In a standard setting, a Hoare triple is something of the form {P} C {Q} where P and Q are predicates over a global state and C mutates said global state. P and Q are formulae in some predicate logic, while C is a program. A Hoare triple {P} C {Q} holds if for each state such that P holds, then Q holds on the state mutated by C.

In our setting, however, we deal with pure terms, which changes two things:

  • First, there is no global state, only functions taking arguments and returning results.

  • Second, there is no useful distinction between predicates and programs and we can simply use terms everywhere.

We can therefore give a slightly different presentation of Hoare triples as a triple of terms which we call the antecedent, the body and the consequent. If the body is a function of shape λxs. B(xs), where xs is a list of arguments, then the antecedent is of shape λxs. A(xs) and the consequent is of shape λr. C(r) where r stands for result. Assuming the body is of type αs -> ρ, then the antecedent should be of type αs -> Bool and the consequent should be of type ρ -> Bool, that is they should be considered as two predicates on the body's arguments and result respectively. Similarly to Hoare triples, a triple {A} B {C} holds if for all xs and r such that A holds on xs and r = B(xs), C holds on r or, more directly, if for all xs, A(xs) ⇒ C(B(xs)) is True.
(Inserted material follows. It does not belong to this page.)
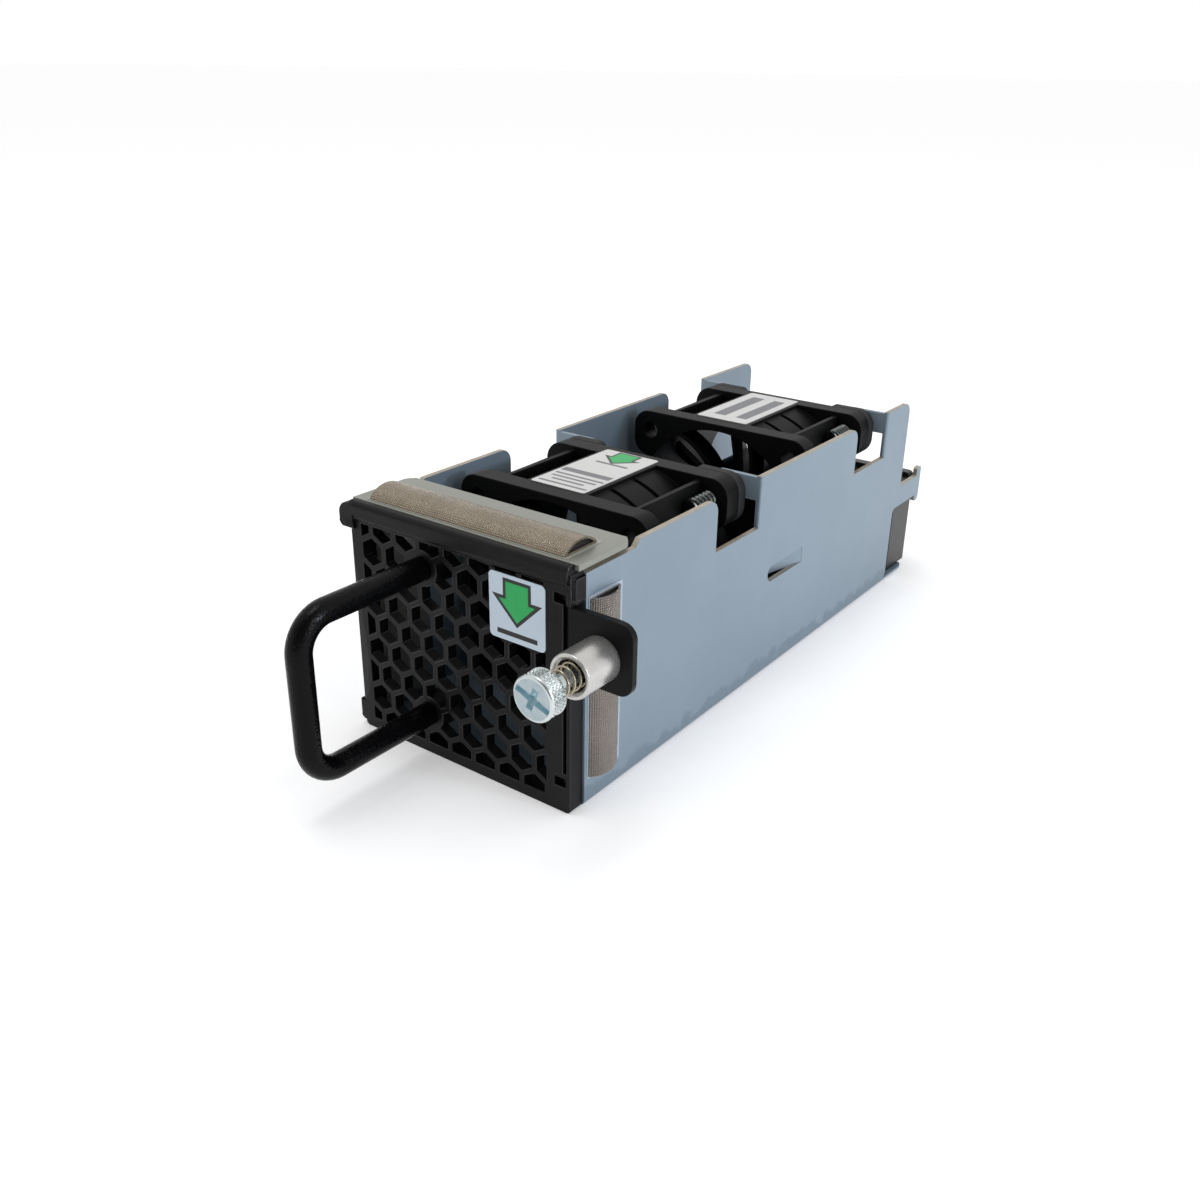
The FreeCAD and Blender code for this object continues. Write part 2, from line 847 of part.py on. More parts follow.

To get to our variant of Hoare triple, we now generalise this presentation by allowing both the antecedent and the consequent to talk about arguments and results, that is they are of shapes λr,xs. A(r,xs) and λr,xs. C(r,xs) and of type ρ -> αs -> Bool. Such a triple {A} B {C} holds if for all xs, A(B(xs), xs) ⇒ C(B(xs), xs) is True. The previous presentation of Hoare triples can obviously be encoded in this one, but our new presentation now allows for more expressivity and, in particular, it allows expression incorrectness triples (O'hearn 2020). As such, our logic might be a simpler form of outcome logic (Zilberstein et al. 2023).

The key functions — proveRaw and worker

Defined in Pirouette.Symbolic.Prover, the proveRaw and worker function are the main part of the symbolic prover. Both these functions take as input a triple {A} B {C} in our variant of Hoare logic. The prover then attempts to check two properties this triple:

  • First, the prover attempts to check whether the antecedent is consistent, that is whether there exists xs such that A(B(xs), xs) holds.

  • Second, the prover attempts to check whether the triple holds, that is whether for all xs, A(B(xs), xs) ⇒ C(B(xs), xs).

Concretely, proveRaw takes a Problem, does all the administrative work of extracting the xs from the body, creating corresponding symbolic variables, preparing the terms, and then calls worker, where all the actual work happens.

worker takes the aforementioned triple as input and evaluates all its terms by one step. We refer the reader to symEvalOneStep for what this means precisely. If any of the three terms is stuck, that is if no more reductions are possible, then worker attempts to see if the properties above hold. It can do that without having fully evaluated the terms: for instance, it is possible to check whether the antecedent is consistent without knowing anything about the consequent. To some extent, it is even possible to check whether the antecedent is consistent without knowing anything about the body.

If we manage to prove that the antecedent is inconsistent, or the antecedent does imply the consequent, or the antecedent cannot imply the consequent, then the computation stops. Otherwise, the worker starts again, evaluating the terms by one step, etc.